Call me a heretic, but when it comes to pillows, I don't want old. I love my vintage furniture, but I'll make my own pillows or look to stores like Crate and Barrel, CB2 and West Elm for nice, pretty, fluffy ones.
My sofa pillows...from Steinmart and Crate and Barrel

Thanks to Jane for her comment about the tasteful modern version of the pin-tucked pillow at Urban Outfitters. They come in some very nice colors, and I may have to buy one. They even have a pastel pink like the one my grandmother made for me!


  1. Sometimes, it turns out that the past wasn't actually as well-designed as we thought it was. I'm all for mixing things up.

  2. For sure, cotton batting can't compete with fiberfill for keeping its shape, and old foam rubber doesn't have the most pleasant smell...or texture, for that matter, once in hardens and starts to crumble into dust. Sometimes newer is better.

  3. Oh I do like the two you have!

    I'm trying to think if I ever bought vintage pillows...

    I've bought pillow slips and covers (that can be washed!!) and vintage material to make my own, but never vintage stuffed or filled pillows. No. You never know who did what on those pillows!

    While I appreciate the new retro designs, they often cost more for material or slips than "real" vintage, and the designs look too "new" for me, but it's simply a matter of personal taste. :)

  4. Given your examples, I too shall pass on vintage pillows! Lol. Yours are gorgeous.

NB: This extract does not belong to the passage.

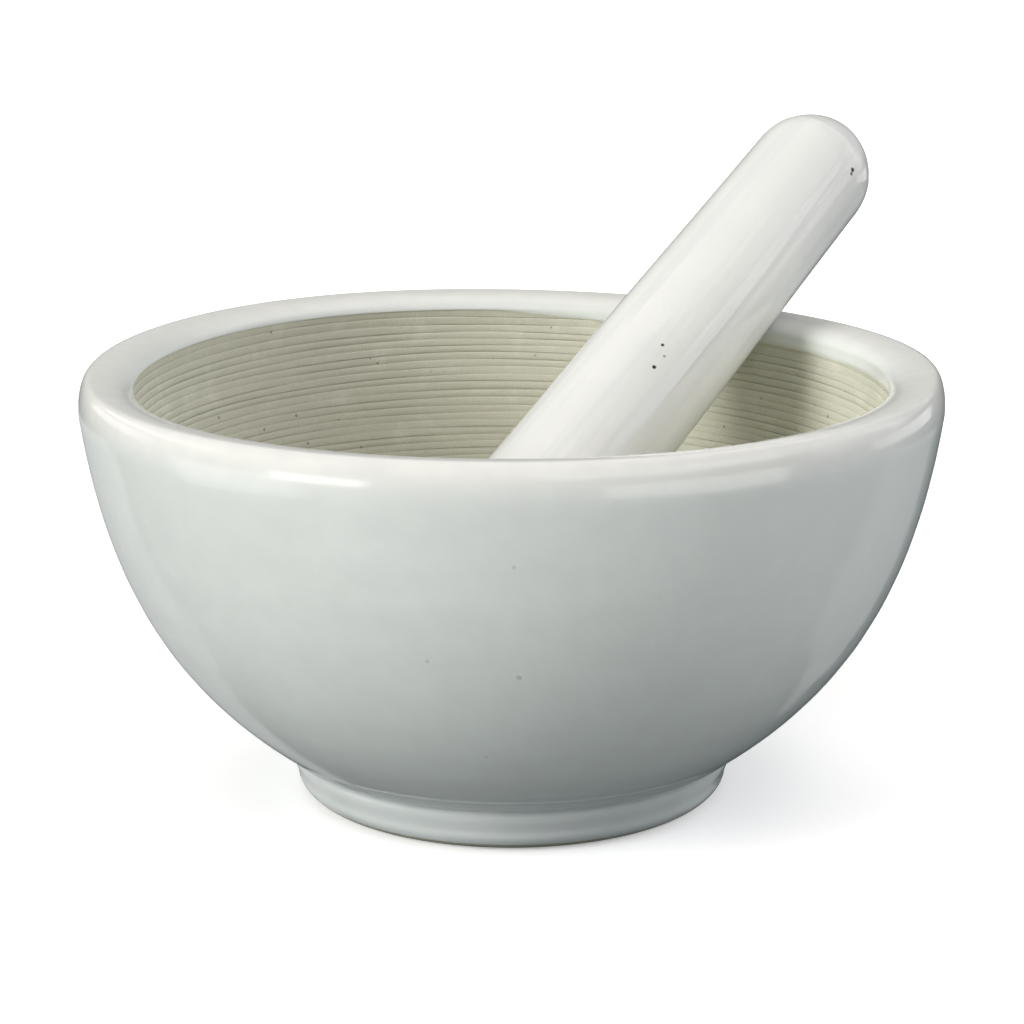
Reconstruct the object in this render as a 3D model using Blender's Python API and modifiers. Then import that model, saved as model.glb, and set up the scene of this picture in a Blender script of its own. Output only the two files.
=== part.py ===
"""Mortar and pestle: a thrown ceramic bowl on a turned foot, and a pestle leaning on its rim.

Metres, +Z up. The origin is the centre of the foot, on the surface that the bowl stands on, and
the bowl's axis is Z. The pestle lies in the upright plane through that axis: its round head rests
on the bowl's inside, and its shaft rests on the rim on the opposite side.
"""

import math

import bpy
from mathutils import Vector

COLLECTION = "mortar_and_pestle"

# The bowl's rim: a broad lip that rolls gently inwards and steeply outwards from its crest.
RIM_HEIGHT = 0.1016
BOWL_RADIUS = 0.1000
CREST_RADIUS = 0.0975
LIP_RADIUS = 0.0874
LIP_DROP = 0.0037
ROLL_DEPTH = 0.0072
ROLL_END = math.radians(-22.4)

# The outer wall is a cubic curve from the end of the roll to the groove above the foot.
UPPER_HANDLE = 0.0318
LOWER_HANDLE = (0.0854, 0.0347)
GROOVE = (0.0586, 0.0147)
WALL_THICKNESS = 0.0126
FLOOR_HEIGHT = 0.0170

# The foot: a band below the groove, a nearly upright face, and a ring around a shallow recess.
FOOT_TOP = (0.0528, 0.0108)
FOOT_RADIUS = 0.0513
FOOT_EDGE = (0.0055, 0.0054)
RING_INNER_RADIUS = 0.0400
RECESS_HEIGHT = 0.0030
RECESS_SLOPE = 0.0020

# The pestle: a tapered shaft with a hemispherical head below and a domed end above.
HEAD_RADIUS = 0.0181
GRIP_RADIUS = 0.0155
GRIP_DOME = 0.0168
SHAFT_LENGTH = 0.1697

# How the pestle leans: compass angle from +X, and how far its head's centre is off the axis.
LEAN_AZIMUTH = math.radians(46.4)
HEAD_OFFSET = 0.0302
REST_GAP = 0.0003

BOWL_STEPS = 72
PESTLE_STEPS = 48
WALL_POINTS = 14
ROLL_POINTS = 7
DOME_POINTS = 8
EDGE_POINTS = 4
CONTACT_SAMPLES = 12
MERGE_DISTANCE = 0.00001

BOWL_COLOUR = (0.74, 0.75, 0.71)
BOWL_ROUGHNESS = 0.18
PESTLE_COLOUR = (0.80, 0.80, 0.76)
PESTLE_ROUGHNESS = 0.15


def bezier_point(controls, t):
    """Point at t on the curve of any degree with these control points."""
    points = [Vector(c) for c in controls]
    while len(points) > 1:
        points = [a.lerp(b, t) for a, b in zip(points, points[1:])]
    return points[0]


def bezier(controls, segments):
    """Evenly spaced points on a curve, from its first control point to its last."""
    return [bezier_point(controls, i / segments) for i in range(segments + 1)]


def arc(centre, semi_axes, start, end, segments):
    """Points on an ellipse from one angle to another, measured from the outward direction."""
    angles = [start + (end - start) * i / segments for i in range(segments + 1)]
    return [
        Vector((centre[0] + semi_axes[0] * math.cos(a), centre[1] + semi_axes[1] * math.sin(a)))
        for a in angles
    ]


def lip():
    """The inner half of the rim, from the bowl's inside up to the crest."""
    semi_axes = (CREST_RADIUS - LIP_RADIUS, LIP_DROP)
    return arc((CREST_RADIUS, RIM_HEIGHT - LIP_DROP), semi_axes, math.pi, math.pi / 2, ROLL_POINTS)


def roll():
    """The outer half of the rim, from the crest to where the outer wall takes over."""
    centre = (CREST_RADIUS, RIM_HEIGHT - ROLL_DEPTH)
    semi_axes = (BOWL_RADIUS - CREST_RADIUS, ROLL_DEPTH)
    return arc(centre, semi_axes, math.pi / 2, ROLL_END, ROLL_POINTS)


def outer_wall():
    """The bowl's outside, leaving the roll along its tangent and ending in the groove."""
    start = roll()[-1]
    tangent = Vector(
        (
            (BOWL_RADIUS - CREST_RADIUS) * math.sin(ROLL_END),
            -ROLL_DEPTH * math.cos(ROLL_END),
        )
    ).normalized()
    controls = [start, start + UPPER_HANDLE * tangent, LOWER_HANDLE, GROOVE]
    return bezier(controls, WALL_POINTS)


def inner_wall():
    """The outer wall set in by the wall's thickness, from the lip down."""
    outer = outer_wall()
    inner = []
    for i, point in enumerate(outer):
        along = outer[min(i + 1, len(outer) - 1)] - outer[max(i - 1, 0)]
        inwards = Vector((along.y, -along.x)).normalized()
        inner.append(point + WALL_THICKNESS * inwards)
    return inner


def bowl_floor():
    """The dished floor, from the foot of the inner wall to the axis."""
    wall = inner_wall()
    start = wall[-1]
    slope = wall[-1] - wall[-2]
    corner = start + slope * ((FLOOR_HEIGHT - start.y) / slope.y)
    return bezier([start, corner, (0.0, FLOOR_HEIGHT)], DOME_POINTS)


def inside():
    """The whole inner surface, from the floor's centre up to the crest of the rim."""
    return bowl_floor()[::-1] + inner_wall()[-2::-1] + lip()


def foot():
    """The foot, from the groove down to the ring that it stands on, and in to the axis."""
    edge_centre = (FOOT_RADIUS - FOOT_EDGE[0], FOOT_EDGE[1])
    edge = arc(edge_centre, FOOT_EDGE, 0.0, -math.pi / 2, EDGE_POINTS)
    recess = [
        Vector((RING_INNER_RADIUS, 0.0)),
        Vector((RING_INNER_RADIUS - RECESS_SLOPE, RECESS_HEIGHT)),
        Vector((0.0, RECESS_HEIGHT)),
    ]
    return [Vector(FOOT_TOP)] + edge + recess


def mortar_profile():
    """The bowl's half section, from the floor's centre, over the rim, to the recess's centre."""
    return inside() + roll()[1:] + outer_wall()[1:] + foot()


def pestle_profile():
    """The pestle's outline along its own axis, from the tip of the grip down to the head."""
    top = arc((0.0, SHAFT_LENGTH), (GRIP_RADIUS, GRIP_DOME), math.pi / 2, 0.0, DOME_POINTS)
    head = arc((0.0, 0.0), (HEAD_RADIUS, HEAD_RADIUS), 0.0, -math.pi / 2, DOME_POINTS)
    return top + head


def subdivided(outline, parts):
    """An outline with extra points along the straight stretches between its own."""
    return [a.lerp(b, k / parts) for a, b in zip(outline, outline[1:]) for k in range(parts + 1)]


def head_height():
    """Height at which the head's centre clears the bowl's inside by the resting gap."""
    reach = HEAD_RADIUS + REST_GAP
    heights = []
    for point in subdivided(inside(), CONTACT_SAMPLES):
        across = point.x - HEAD_OFFSET
        if abs(across) < reach:
            heights.append(point.y + math.sqrt(reach**2 - across**2))
    return max(heights)


def lean_angles():
    """The axis's and the underside's angles above level when the shaft meets the rim."""
    taper = math.atan2(HEAD_RADIUS - GRIP_RADIUS, SHAFT_LENGTH)
    reach = HEAD_RADIUS * math.cos(taper) + REST_GAP
    height = head_height()
    angles = []
    for point in lip() + roll():
        away = Vector((point.x + HEAD_OFFSET, point.y - height))
        angles.append(math.atan2(away.y, away.x) + math.asin(reach / away.length))
    underside = max(angles)
    return underside - taper, underside


def material(name, colour, roughness):
    """A glazed ceramic finish."""
    made = bpy.data.materials.new(name)
    made.use_nodes = True
    shader = made.node_tree.nodes["Principled BSDF"]
    shader.inputs["Base Color"].default_value = (*colour, 1.0)
    shader.inputs["Roughness"].default_value = roughness
    shader.inputs["Metallic"].default_value = 0.0
    return made


def turned(name, profile, steps, finish, collection):
    """A closed solid of revolution about its own Z from a half section."""
    mesh = bpy.data.meshes.new(name)
    points = [(point.x, 0.0, point.y) for point in profile]
    edges = [(i, i + 1) for i in range(len(points) - 1)]
    mesh.from_pydata(points, edges, [])
    mesh.materials.append(finish)
    solid = bpy.data.objects.new(name, mesh)
    collection.objects.link(solid)
    screw = solid.modifiers.new("turn", "SCREW")
    screw.axis = "Z"
    screw.steps = steps
    screw.render_steps = steps
    screw.use_merge_vertices = True
    screw.merge_threshold = MERGE_DISTANCE
    screw.use_smooth_shade = True
    return solid


def lean(pestle):
    """Stand the pestle's head in the bowl and lay its shaft against the rim."""
    axis_angle, _ = lean_angles()
    pestle.location = (
        -HEAD_OFFSET * math.cos(LEAN_AZIMUTH),
        -HEAD_OFFSET * math.sin(LEAN_AZIMUTH),
        head_height(),
    )
    pestle.rotation_euler = (0.0, math.pi / 2 - axis_angle, LEAN_AZIMUTH)


def main():
    for old in list(bpy.data.objects):
        bpy.data.objects.remove(old)
    collection = bpy.data.collections.new(COLLECTION)
    bpy.context.scene.collection.children.link(collection)
    bowl_glaze = material("mortar_ceramic", BOWL_COLOUR, BOWL_ROUGHNESS)
    pestle_glaze = material("pestle_ceramic", PESTLE_COLOUR, PESTLE_ROUGHNESS)
    turned("mortar", mortar_profile(), BOWL_STEPS, bowl_glaze, collection)
    pestle = turned("pestle", pestle_profile(), PESTLE_STEPS, pestle_glaze, collection)
    lean(pestle)


main()
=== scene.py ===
"""The looks of a ceramic mortar and its pestle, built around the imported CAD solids.

Metres, +Z up, in the CAD model's own frame. Both pieces are turned, so each visual piece takes its
half section from its CAD node and adds what the solids leave out: the glaze's edge, the combed
ridges inside the bowl, the bead above the foot, and the slight unevenness of thrown clay. Lights
below the table's level stand for the light that the table throws back.
"""

import math

import bpy
import numpy as np
from mathutils import Matrix, Vector


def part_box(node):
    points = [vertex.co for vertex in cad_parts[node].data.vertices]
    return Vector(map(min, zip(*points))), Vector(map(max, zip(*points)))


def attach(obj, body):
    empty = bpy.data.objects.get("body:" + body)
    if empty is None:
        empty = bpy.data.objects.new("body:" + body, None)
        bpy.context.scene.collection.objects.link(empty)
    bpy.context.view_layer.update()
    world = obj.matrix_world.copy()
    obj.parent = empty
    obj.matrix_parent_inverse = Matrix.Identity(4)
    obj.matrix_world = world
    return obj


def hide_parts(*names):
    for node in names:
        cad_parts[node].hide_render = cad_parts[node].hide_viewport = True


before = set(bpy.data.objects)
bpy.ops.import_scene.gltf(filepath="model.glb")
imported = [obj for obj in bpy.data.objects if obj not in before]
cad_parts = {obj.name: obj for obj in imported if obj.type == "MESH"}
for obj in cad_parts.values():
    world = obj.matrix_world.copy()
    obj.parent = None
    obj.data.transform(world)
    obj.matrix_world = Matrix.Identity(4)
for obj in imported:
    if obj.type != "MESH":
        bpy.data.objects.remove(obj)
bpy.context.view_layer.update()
RIM_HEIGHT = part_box("mortar")[1].z

MM = 0.001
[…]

  5. I found the velvety version of the tuck pillows at Urban Outfitters (.com). As a child I was totally fascinated by my Grandma's tuck pillows and now that I have my own.... well, I still am.

  6. With you on the pillows, esp when new vintage looking knockoffs are so cute!

  7. @Jane!: I remember my pink velveteen pillow fondly, and I know my grandmother put a lot of work into it. I checked out the ones at Urban Outfitters, and I may actually have to buy one of those. I think the ones I remember with such horror are the garish satin ones like the multicolored pinwheel one in the picture. Way too much going on with the tucks and buttons and colors and SHINE.

  8. Oh, see I had no idea these were ever a "thing." I saw the ones at UO recently and thought they were neat. I would never have thought of them being a handmade phenomenon because all of that pleating and tucking would take forever! I have a pair of brown cushions I bought at Ikea a few years ago. They do not have pleats and tucks but are generally the same size and shape.